He made the admission after poking fun at the Pope – and then regretting it – over energy loss at the Vatican during a visit to Europe’s largest climate change tech hub in London today/yesterday.
The heir to the throne was learning about a satellite thermometer which measures energy loss from space. When Tobias Reinicke, chief technology officer at a company called Satellite Vu, showed him images of thermal energy hotspots taken from space of Rome and singled out the Vatican, William chuckled.
“Oh ho,” he laughed. “That needs some insulation. We must tell the Pope!” But when Mr Reinicke turned to him and remarked: “We’d [also] like to look at palaces and castles,” the Prince replied ruefully: “I shouldn’t have made a joke about the Pope.”
He admitted that older buildings such as Buckingham Palace and Windsor Castle were problematic.
“It’s older buildings, that’s where the biggest problem is. They were built a long time ago. Insulation is a big challenge,” he said.
He suggested that was something the Royal Household needed to look seriously at in the future. “But amazing that you guys can map it and give solutions,” he added.
The future King was visiting Sustainable Ventures, Europe’s largest climate change tech hub, to learn about its work helping to bring together innovators and finance to scale up small businesses providing green solutions.
He peered closely at images taken of Chicago which were so detailed they even showed hot tubs in use. “I love that it’s possible to track hot tubs,” he said.
He also chatted at length with Gunnlaugur Erlendsson, the brains behind Enso, a company that makes more environmentally-friendly tyres for electric cars and is a finalist in William’s Earthshot Prize this year.
The prize awards £1 million to five annual winners over 10 years to develop solutions to the planet’s greatest environmental challenges and will hold its third annual awards ceremony in Singapore next month.
“I’ve heard a lot about you, now that you are a finalist,” the Prince said.
“It’s an absolutely amazing honour to be nominated and the benefits are already being seen,” Mr Erlendsson, whose firm is nominated in the Earthshot Clean Our Air category, replied.
He explained that in London alone, 9,000 tonnes of invisible tyre dust is produced every year, that goes into water supplies as well as our bodies.
“It’s in the interests of tyre manufacturers to sell us more tyres, get more of them on the road. We want to make them better. Our message is optimistic. We want to change the process,” he said.
“You are educating people,” William replied.

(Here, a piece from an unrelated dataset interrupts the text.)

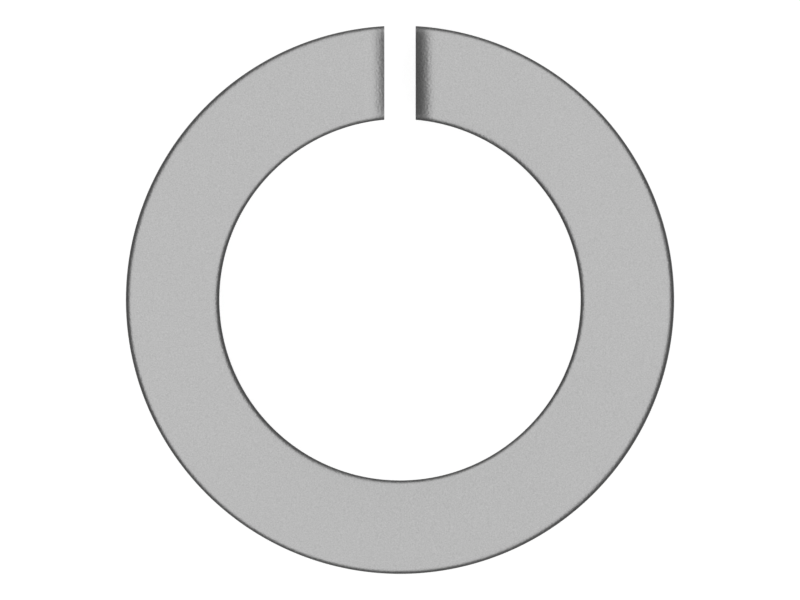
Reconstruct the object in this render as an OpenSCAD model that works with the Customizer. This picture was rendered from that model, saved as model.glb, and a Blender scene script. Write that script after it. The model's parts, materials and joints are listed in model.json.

“I think most people will have no clear concept about how polluting tyres are. It’s amazing what you are doing. “
The Prince also chatted eagerly with Ehab Sayed, CEO of Biohm, a bio-manufacturing firm that creates building material from food waste.
“That’s solid,” he said tapping a piece of material made from mushrooms, incredulously at the concept. “It’s crazy.”
Outside London’s County Hall he posed with an electric taxi which sported Enso tyres. William waved to crowds that had gathered, shocked at seeing him in the street.
Mr Erlendsson said afterwards: “Tyre pollution is a massive problem because we breathe invisible tyre dust which is generated every time we drive. Currently we are breathing more of this tyre dust than the dust that comes from telecoms. That’s really alarming as it’s small enough to enter our lungs and even get into our brain. So we need to reduce this powerful material.
“Being recognised by Prince William in the Earthshot prize is an amazing recognition of not just Enso but also of this problem we all need to tackle.
“Earthshot has been a game changer for us. It’s the leading prize for the planet and when you are nominated for something like this it is a recognition that goes across all borders. We have been inundated with requests and positivity from within the automotive industry and beyond.
“Talking about tyres is the first step to recognising this is a problem that needs to be tackled. We are so grateful.
“The Prince knew a lot about the problem, the conversations was so inspiring, full of optimism and hope. The fact that he can bring the leading thinkers in this industry to upscale solutions is amazing.”
Andrew Wordsworth, managing partner of Sustainable Ventures, commented: “The Prince of Wales is known for his dedication to suitability. It’s inspiring for Sustainable Ventures’ members to know that someone of his influence understands that they need to scale to have impact in the next decade. He has shown by his actions that we need optimistic solutions.”